Schmitt is responsible for the first Asian elephant calf from artificial insemination, born at Springfield’s Dickerson Park Zoo.
“The elephants are critically endangered,” Schmitt said of Asian elephants. He said most of his experience has been with the elephants in Sri Lanka.
He said there are no accurate counts of Asian elephants in the wild, but the best estimate is about 45,000. The largest number is in India, with approximately 26,000. Thailand has about 1,000 wild elephants.
“Thailand is unique in one way,” Schmitt said. “They probably have the largest or second-largest population of captive elephants.”
He said that number is about 2,000. They work in the logging industry.
He said Asian elephants have one form of protection that African elephants don’t have.
“In most Asian countries, the elephant is a religious symbol,” he said.
The problem elephants face in Asia, Schmitt said, is when they trample or eat fields of rice, sugar cane or other crops. He referred to it as “crop raiding.”
“Chronic crop-raiders are targeted by the people and the government,” Schmitt said. “That’s their livelihoods.”
Some elephants become fond of rice beer and destroy houses and kill people to get to it, Schmitt said.
Schmitt discussed some possible ways that have been developed to keep elephants away. Those include electric fencing, trenches, chili peppers and fences with hollow logs containing beehives. He said the smell of chili peppers is usually enough to keep elephants away, and elephants are repelled by the sound of bees.
Some farmers throw half sticks of dynamite toward elephants when they’re spotted, he said. He said farmers complain that after some time, it stops working.
“We haven’t been able to tell if the elephants are losing their hearing from that, but we know the farmers are,” he said.

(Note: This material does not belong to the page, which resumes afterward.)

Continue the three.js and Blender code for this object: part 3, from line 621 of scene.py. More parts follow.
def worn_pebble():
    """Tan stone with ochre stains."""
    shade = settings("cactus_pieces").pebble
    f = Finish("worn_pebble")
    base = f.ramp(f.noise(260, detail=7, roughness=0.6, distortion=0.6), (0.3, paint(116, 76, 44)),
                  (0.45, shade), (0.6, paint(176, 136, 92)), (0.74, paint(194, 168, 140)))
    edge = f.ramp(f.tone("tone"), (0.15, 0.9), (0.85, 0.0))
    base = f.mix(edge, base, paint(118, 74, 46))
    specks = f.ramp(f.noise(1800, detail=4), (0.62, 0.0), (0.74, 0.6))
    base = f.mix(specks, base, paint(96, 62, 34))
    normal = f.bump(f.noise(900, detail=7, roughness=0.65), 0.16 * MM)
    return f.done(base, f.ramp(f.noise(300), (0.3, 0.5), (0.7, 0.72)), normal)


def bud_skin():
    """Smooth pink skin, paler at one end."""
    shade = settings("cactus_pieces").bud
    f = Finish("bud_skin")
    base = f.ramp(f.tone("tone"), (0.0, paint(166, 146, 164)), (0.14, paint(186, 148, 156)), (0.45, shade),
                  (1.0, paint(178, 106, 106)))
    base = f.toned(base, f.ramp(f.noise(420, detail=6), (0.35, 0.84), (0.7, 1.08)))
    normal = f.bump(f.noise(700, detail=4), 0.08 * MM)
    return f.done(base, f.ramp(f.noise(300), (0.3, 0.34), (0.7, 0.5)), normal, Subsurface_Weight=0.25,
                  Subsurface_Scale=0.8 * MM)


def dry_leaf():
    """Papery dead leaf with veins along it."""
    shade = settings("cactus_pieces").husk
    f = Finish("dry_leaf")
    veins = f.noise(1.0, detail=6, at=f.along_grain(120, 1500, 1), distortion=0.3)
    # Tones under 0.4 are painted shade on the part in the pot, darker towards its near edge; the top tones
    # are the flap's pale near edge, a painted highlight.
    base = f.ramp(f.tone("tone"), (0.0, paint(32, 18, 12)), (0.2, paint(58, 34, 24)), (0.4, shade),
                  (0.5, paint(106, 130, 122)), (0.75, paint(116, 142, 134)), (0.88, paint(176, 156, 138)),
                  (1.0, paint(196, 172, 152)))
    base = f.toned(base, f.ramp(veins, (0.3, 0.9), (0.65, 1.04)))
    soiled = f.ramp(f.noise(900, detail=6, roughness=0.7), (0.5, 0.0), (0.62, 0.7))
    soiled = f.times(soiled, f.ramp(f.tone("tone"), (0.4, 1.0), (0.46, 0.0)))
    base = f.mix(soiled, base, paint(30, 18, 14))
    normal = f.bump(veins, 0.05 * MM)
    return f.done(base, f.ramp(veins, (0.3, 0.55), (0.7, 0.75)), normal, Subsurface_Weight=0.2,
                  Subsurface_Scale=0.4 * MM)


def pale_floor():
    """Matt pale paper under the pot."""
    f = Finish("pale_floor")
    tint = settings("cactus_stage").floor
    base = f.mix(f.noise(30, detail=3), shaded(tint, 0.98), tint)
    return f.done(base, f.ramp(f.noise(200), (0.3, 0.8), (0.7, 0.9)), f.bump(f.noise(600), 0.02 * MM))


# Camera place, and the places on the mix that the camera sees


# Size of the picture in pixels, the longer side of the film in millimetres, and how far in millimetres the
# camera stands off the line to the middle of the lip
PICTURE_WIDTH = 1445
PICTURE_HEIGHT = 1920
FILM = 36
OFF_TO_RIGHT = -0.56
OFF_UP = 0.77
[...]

Schmitt said a potentially promising new method involves placing collars with cellphone technology around the necks of elephants. The elephants can be tracked and used in tandem with Google Maps, park rangers can be notified in real time if an elephant is wandering out of a protected park, or farmers can be notified that an elephant is approaching. He said the method is still in its experimental phase.
“We’ve just started using these,” he said. “We’ve put four of these on so far.”

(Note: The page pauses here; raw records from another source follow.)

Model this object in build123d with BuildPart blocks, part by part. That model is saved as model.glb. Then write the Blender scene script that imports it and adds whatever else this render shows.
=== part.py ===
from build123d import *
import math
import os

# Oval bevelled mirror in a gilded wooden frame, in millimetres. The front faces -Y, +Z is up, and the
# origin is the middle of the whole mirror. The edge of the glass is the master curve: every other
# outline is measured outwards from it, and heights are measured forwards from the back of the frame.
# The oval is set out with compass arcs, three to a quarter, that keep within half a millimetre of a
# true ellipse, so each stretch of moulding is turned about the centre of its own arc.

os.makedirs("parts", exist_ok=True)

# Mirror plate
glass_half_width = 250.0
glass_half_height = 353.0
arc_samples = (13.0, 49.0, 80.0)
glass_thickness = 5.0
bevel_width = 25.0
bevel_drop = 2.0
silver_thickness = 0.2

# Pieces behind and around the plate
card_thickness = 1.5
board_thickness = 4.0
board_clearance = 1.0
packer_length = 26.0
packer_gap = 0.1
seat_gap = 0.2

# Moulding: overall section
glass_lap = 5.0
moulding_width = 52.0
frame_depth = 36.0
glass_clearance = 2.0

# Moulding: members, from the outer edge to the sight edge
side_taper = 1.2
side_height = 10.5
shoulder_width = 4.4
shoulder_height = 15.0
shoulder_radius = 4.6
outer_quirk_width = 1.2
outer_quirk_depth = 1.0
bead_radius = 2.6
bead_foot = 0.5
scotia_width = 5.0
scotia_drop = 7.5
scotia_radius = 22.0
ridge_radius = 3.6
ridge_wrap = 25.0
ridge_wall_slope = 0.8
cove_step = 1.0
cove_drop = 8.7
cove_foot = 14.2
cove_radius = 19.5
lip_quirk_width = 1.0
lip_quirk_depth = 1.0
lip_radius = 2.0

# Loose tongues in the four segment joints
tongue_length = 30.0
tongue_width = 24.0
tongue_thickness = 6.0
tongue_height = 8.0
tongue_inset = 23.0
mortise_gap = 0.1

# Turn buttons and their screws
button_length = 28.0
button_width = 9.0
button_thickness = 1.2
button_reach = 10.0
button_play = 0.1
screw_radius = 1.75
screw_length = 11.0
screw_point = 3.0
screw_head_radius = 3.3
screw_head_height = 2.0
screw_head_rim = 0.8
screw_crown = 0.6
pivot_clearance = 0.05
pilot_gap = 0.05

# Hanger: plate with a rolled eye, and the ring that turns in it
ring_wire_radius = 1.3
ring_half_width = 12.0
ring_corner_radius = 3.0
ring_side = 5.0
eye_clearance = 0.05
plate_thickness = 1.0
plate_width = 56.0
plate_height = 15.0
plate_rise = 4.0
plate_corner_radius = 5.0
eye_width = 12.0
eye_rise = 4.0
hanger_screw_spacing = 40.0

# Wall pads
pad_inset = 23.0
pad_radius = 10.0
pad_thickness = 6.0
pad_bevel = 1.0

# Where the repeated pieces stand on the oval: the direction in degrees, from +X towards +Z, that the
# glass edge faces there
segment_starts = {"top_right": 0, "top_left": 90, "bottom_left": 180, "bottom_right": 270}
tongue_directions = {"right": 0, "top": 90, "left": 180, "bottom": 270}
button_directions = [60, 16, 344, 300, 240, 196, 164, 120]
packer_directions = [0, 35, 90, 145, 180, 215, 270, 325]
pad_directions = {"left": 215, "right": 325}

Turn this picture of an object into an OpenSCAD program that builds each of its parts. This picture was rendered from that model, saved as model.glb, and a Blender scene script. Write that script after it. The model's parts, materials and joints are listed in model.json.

He said there also is a possibility of using a solar cell on the collar to keep the power charged.
Schmitt said it is called geo fencing. He said if cell phones can be used to track people, they can be used to track elephants.
“We can put cellphones on elephants, and we are,” he said.
Balancing act
Dennis Schmitt, agriculture professor at Missouri State University, Springfield, said protecting Asian elephants is a balancing act.
“Elephants need to be able to eat and wander without being killed,” he said. “Farmers need to be able to farm without fear of elephants.”